Zondo astounded Transnet board let Gama off the hook on paying high court cost order

Commission chair says legal costs could have been between R800 000 and R1 million and asks why it was decided that parastatal would pay 75% of CEO's costs.


The chairperson of the Commission of Inquiry into State Capture, Deputy Chief Justice Raymond Zondo on Monday expressed his astonishment that the Transnet board chaired by Mafika Mkwanazi let the former group chief executive officer (CEO) of the state-owned enterprise, Siyabonga Gama, off the hook on paying a high court cost order amounting to almost R426 000.

During Mkwanazi’s testimony on Monday, Zondo said in his almost 24 years on the bench, he has never encountered a situation like this.

The commission heard that Gama had launched an application to interdict disciplinary proceedings against him which failed after the board that preceded Mkwanazi’s board opposed it.

A high court judge ordered Gama to pay costs to Transnet and some of the directors he had included in his application, the commission heard.

Gama applied for leave to appeal that decision, however, that was refused, the commission heard.

Eventually, Gama went through the disciplinary proceedings and was found guilty and dismissed, which prompted him to approach the bargaining council, the commission heard.

The commission heard that when Gama and Transnet entered into negotiations on a settlement agreement, the former CEO accepted guilt of three acts of misconduct but in the settlement offer, Gama was told that he did not have to pay the high court cost order, which had nothing to do with the process at the bargaining council.

“Why did you interfere with a cost order made by a judge in a separate litigation Gama had lost?” Zondo asked Mkwanazi to explain.

Zondo pointed out that the costs order could have amounted to between R800 000 and R1 million in total.

The commission’s chair was also astonished that Mkwanazi’s board also decided that it would pay 75% of Gama’s legal costs, asking Mkwanazi how he could “explain that” and how was that in the interest of Transnet.

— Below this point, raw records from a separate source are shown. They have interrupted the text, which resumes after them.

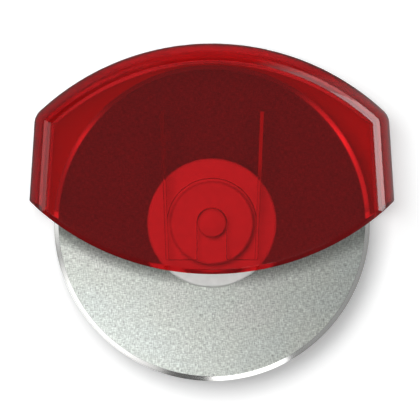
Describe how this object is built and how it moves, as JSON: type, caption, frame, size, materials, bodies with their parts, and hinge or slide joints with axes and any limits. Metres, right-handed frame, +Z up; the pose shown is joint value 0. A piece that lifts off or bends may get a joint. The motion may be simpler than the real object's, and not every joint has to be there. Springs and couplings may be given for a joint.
{
  "type": "pizza cutter",
  "caption": "Palm-held pizza cutter: steel cutting wheel on a white hub, carried on an axle in a hollow clear red handle that fills the palm.",
  "frame": {"origin": "lowest point of the cutting edge, on the blade's mid-plane and on the handle's mid-line", "axes": "+Z up from the cutting edge to the crown of the handle, -Y towards the front face, +X across the handle; the axle lies along Y at z = 0.05 m"},
  "size_m": [0.1154, 0.027, 0.1068],
  "materials": {
    "clear_red": "clear, tinted, polished",
    "blade_steel": "fine cross-brushed faces, polished bevel at the edge",
    "white_plastic": "smooth moulded"
  },
  "bodies": {
    "handle": {"front_shell": "clear_red", "rear_shell": "clear_red"},
    "axle": {"axle_pin": "white_plastic"},
    "wheel": {"blade": "blade_steel", "hub_front": "white_plastic", "hub_rear": "white_plastic"}
  },
  "joints": [
    {"name": "wheel_release", "type": "slide", "parent": "handle", "child": "axle", "axis": [0, 0, -1], "range_m": [0, 0.072]},
    {"name": "wheel_spin", "type": "hinge", "parent": "axle", "child": "wheel", "pos_m": [0, 0, 0.05], "axis": [0, 1, 0], "continuous": true}
  ]
}
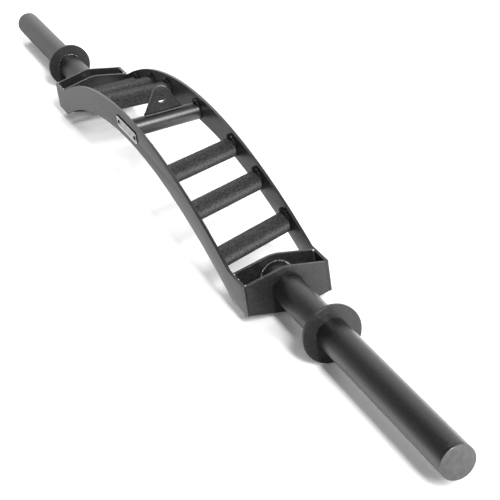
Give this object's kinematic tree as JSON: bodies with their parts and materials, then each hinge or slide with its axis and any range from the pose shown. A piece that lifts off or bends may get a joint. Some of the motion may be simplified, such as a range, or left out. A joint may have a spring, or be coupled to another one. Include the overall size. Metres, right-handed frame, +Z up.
{
  "type": "swiss bar",
  "caption": "Cambered multi-grip barbell: an arched flat-plate frame with slanted knurled grips, a hanging lug, and plain plate sleeves with collars.",
  "frame": {"origin": "under the middle of the bar, on the surface that the two collars stand on", "axes": "+X along the bar, +Y across it towards the back rail, +Z up through the crown of the arch"},
  "size_m": [2.124, 0.1438, 0.208],
  "materials": {
    "frame_coat": "satin",
    "sleeve_coat": "satin",
    "grip_coat": "matte",
    "plate_metal": "satin",
    "rivet_black": "satin"
  },
  "bodies": {
    "root": {"front_rail": "frame_coat", "back_rail": "frame_coat", "outer_cross_plate_left": "frame_coat", "outer_cross_plate_right": "frame_coat", "inner_cross_plate_left": "frame_coat", "inner_cross_plate_right": "frame_coat", "centre_bar": "frame_coat", "hanging_lug": "frame_coat", "lug_weld_left": "frame_coat", "lug_weld_right": "frame_coat", "inner_plate_weld_left": "frame_coat", "inner_plate_weld_right": "frame_coat", "box_weld_left_inner_front": "frame_coat", "box_weld_left_inner_back": "frame_coat", "box_weld_left_outer_front": "frame_coat", "box_weld_left_outer_back": "frame_coat", "box_weld_right_inner_front": "frame_coat", "box_weld_right_inner_back": "frame_coat", "box_weld_right_outer_front": "frame_coat", "box_weld_right_outer_back": "frame_coat", "grip_weld_left_1_front": "frame_coat", "grip_weld_left_1_back": "frame_coat", "grip_weld_left_2_front": "frame_coat", "grip_weld_left_2_back": "frame_coat", "grip_weld_left_3_front": "frame_coat", "grip_weld_left_3_back": "frame_coat", "grip_weld_right_1_front": "frame_coat", "grip_weld_right_1_back": "frame_coat", "grip_weld_right_2_front": "frame_coat", "grip_weld_right_2_back": "frame_coat", "grip_weld_right_3_front": "frame_coat", "grip_weld_right_3_back": "frame_coat", "centre_bar_weld_front": "frame_coat", "centre_bar_weld_back": "frame_coat", "sleeve_tube_left": "sleeve_coat", "sleeve_tube_right": "sleeve_coat", "collar_left": "sleeve_coat", "collar_right": "sleeve_coat", "end_cap_left": "sleeve_coat", "end_cap_right": "sleeve_coat", "outer_plate_weld_left": "sleeve_coat", "outer_plate_weld_right": "sleeve_coat", "collar_weld_left": "sleeve_coat", "collar_weld_right": "sleeve_coat", "grip_left_1": "grip_coat", "grip_left_2": "grip_coat", "grip_left_3": "grip_coat", "grip_right_1": "grip_coat", "grip_right_2": "grip_coat", "grip_right_3": "grip_coat", "name_plate": "plate_metal", "name_plate_rivet_left": "rivet_black", "name_plate_rivet_right": "rivet_black"}
  },
  "joints": []
}
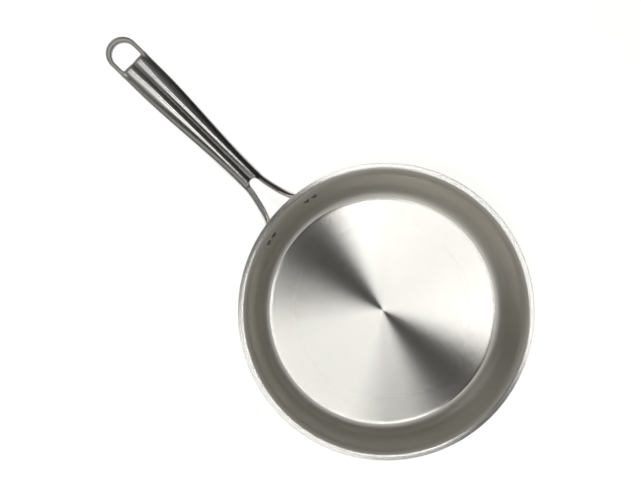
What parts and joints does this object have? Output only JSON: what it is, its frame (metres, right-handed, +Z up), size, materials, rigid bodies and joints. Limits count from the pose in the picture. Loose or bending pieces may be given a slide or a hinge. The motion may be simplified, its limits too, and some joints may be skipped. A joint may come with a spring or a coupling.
{
  "type": "omelette pan",
  "caption": "Round omelette pan of bonded sheet metal with sloping walls, a rolled-out pouring lip and a forked, grooved cast handle riveted to its wall, with a hanging ring.",
  "frame": {"origin": "centre of the underside of the flat base, on the surface that the pan stands on", "axes": "+X from the pan's centre along its handle, +Z up out of the pan, +Y to the left of the handle seen from above with the handle pointing away"},
  "size_m": [0.459, 0.26, 0.0865],
  "materials": {
    "cooking_surface": "brushed in circles, satin walls",
    "core": "bare sheet, seen only at the edge of the lip",
    "outside": "satin",
    "cast_handle": "polished casting",
    "rivet_steel": "satin"
  },
  "bodies": {
    "root": {"inner_skin": "cooking_surface", "aluminium_core": "core", "outer_skin": "outside", "handle": "cast_handle", "rivets": "rivet_steel"}
  },
  "joints": []
}
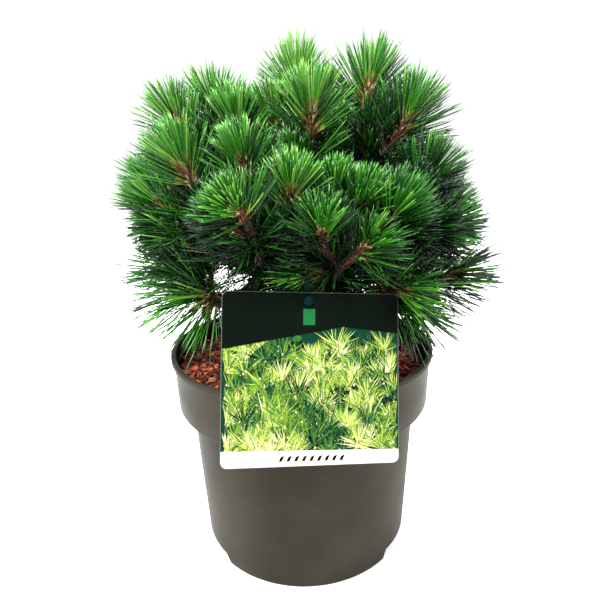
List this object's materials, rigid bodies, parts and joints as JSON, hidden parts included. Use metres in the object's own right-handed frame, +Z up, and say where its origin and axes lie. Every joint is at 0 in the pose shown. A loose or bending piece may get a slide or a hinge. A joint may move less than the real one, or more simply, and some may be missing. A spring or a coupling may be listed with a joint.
{
  "type": "potted nana austrian pine",
  "caption": "Dwarf Austrian pine with brush-like shoots on short boughs, in a round nursery pot mulched with bark, with a picture label hung on a peg.",
  "frame": {"origin": "centre of the pot's flat underside, at floor level", "axes": "+Z up along the pot's axis, -Y towards the side with the label, +X to the right as seen from there"},
  "size_m": [0.261, 0.2562, 0.3622],
  "materials": {
    "pot_plastic": "satin moulded taupe-grey plastic",
    "compost": "rough and dark",
    "bark_chips": "rough red-brown chips",
    "printed_card": "satin printed plastic card",
    "peg_plastic": "dark teal moulded plastic",
    "bark": "scaly grey-brown bark",
    "needles": "glossy needles, mid to dark green"
  },
  "bodies": {
    "root": {"pot": "pot_plastic", "soil": "compost", "bark_mulch": "bark_chips", "label_card": "printed_card", "label_peg": "peg_plastic", "trunk": "bark", "bough_low_right": "bark", "bough_low_left": "bark", "bough_low_back": "bark", "bough_low_back_left": "bark", "bough_front_right": "bark", "bough_low_back_right": "bark", "bough_left": "bark", "bough_right": "bark", "bough_front_left": "bark", "bough_upper_back": "bark", "bough_top_right": "bark", "bough_top_left": "bark", "needles_top": "needles", "needles_low_right": "needles", "needles_low_left": "needles", "needles_low_back": "needles", "needles_low_back_left": "needles", "needles_front_right": "needles", "needles_low_back_right": "needles", "needles_left": "needles", "needles_right": "needles", "needles_front_left": "needles", "needles_upper_back": "needles", "needles_top_right": "needles", "needles_top_left": "needles"}
  },
  "joints": []
}
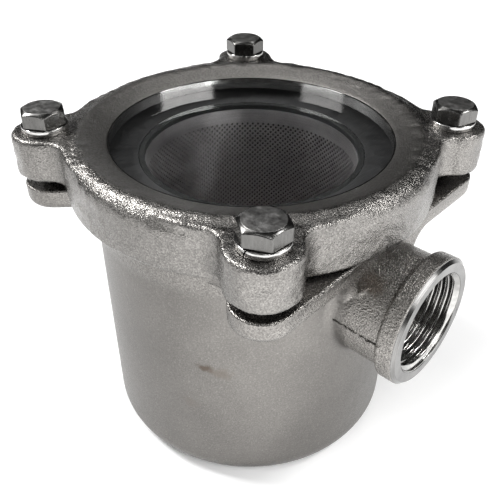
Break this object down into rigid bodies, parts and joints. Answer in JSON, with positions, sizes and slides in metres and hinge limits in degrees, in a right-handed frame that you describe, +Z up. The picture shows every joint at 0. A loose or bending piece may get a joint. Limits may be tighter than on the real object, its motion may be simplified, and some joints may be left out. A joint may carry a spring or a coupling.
{
  "type": "sea water strainer",
  "caption": "Cast stainless raw water strainer: round cup with opposed threaded ports, lift-out perforated basket and a bolted ring that clamps a clear sight glass.",
  "frame": {"origin": "centre of the cup's flat underside, on the cup's axis", "axes": "+Z up along the cup's axis towards the sight glass, +X along the inlet port outwards, -X along the outlet port, clamp screws at 45 degrees between"},
  "size_m": [0.147, 0.121, 0.1193],
  "materials": {
    "cast_steel": "blasted stainless casting with a fine sparkling grain",
    "cast_ring": "blasted stainless casting, coarser grain on the rounded shoulder",
    "clear_glass": "clear, faint green at the edge",
    "dark_gasket": "matt dark gasket",
    "black_rubber": "smooth black rubber",
    "basket_steel": "satin sheet steel",
    "mesh_steel": "perforated satin sheet steel",
    "bolt_steel": "drawn and polished stainless steel",
    "washer_steel": "bright stainless steel"
  },
  "bodies": {
    "root": {"body": "cast_steel", "cover_ring": "cast_ring", "sight_glass": "clear_glass", "glass_gasket": "dark_gasket", "basket_seal": "black_rubber", "basket_rim": "basket_steel", "basket_screen": "mesh_steel", "basket_floor": "basket_steel", "hex_bolt_1": "bolt_steel", "hex_bolt_2": "bolt_steel", "hex_bolt_3": "bolt_steel", "hex_bolt_4": "bolt_steel", "spring_washer_1": "washer_steel", "spring_washer_2": "washer_steel", "spring_washer_3": "washer_steel", "spring_washer_4": "washer_steel"}
  },
  "joints": []
}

Mkwanazi said at the time consideration was made of the value Gama would add to the parastatal when he returned to the entity as group chief executive officer.

Zondo asked what value would Gama add to Transnet in light of evidence heard at the commission that Gama had signed documents without reading them, subsequently costing the entity millions, and had defied the board that preceded the one chaired by Mkwanazi.

Mkwanazi conceded that in retrospect Gama was not the best individual for the job, adding that he, too, was perplexed by the additional payments Transnet made to the former CEO.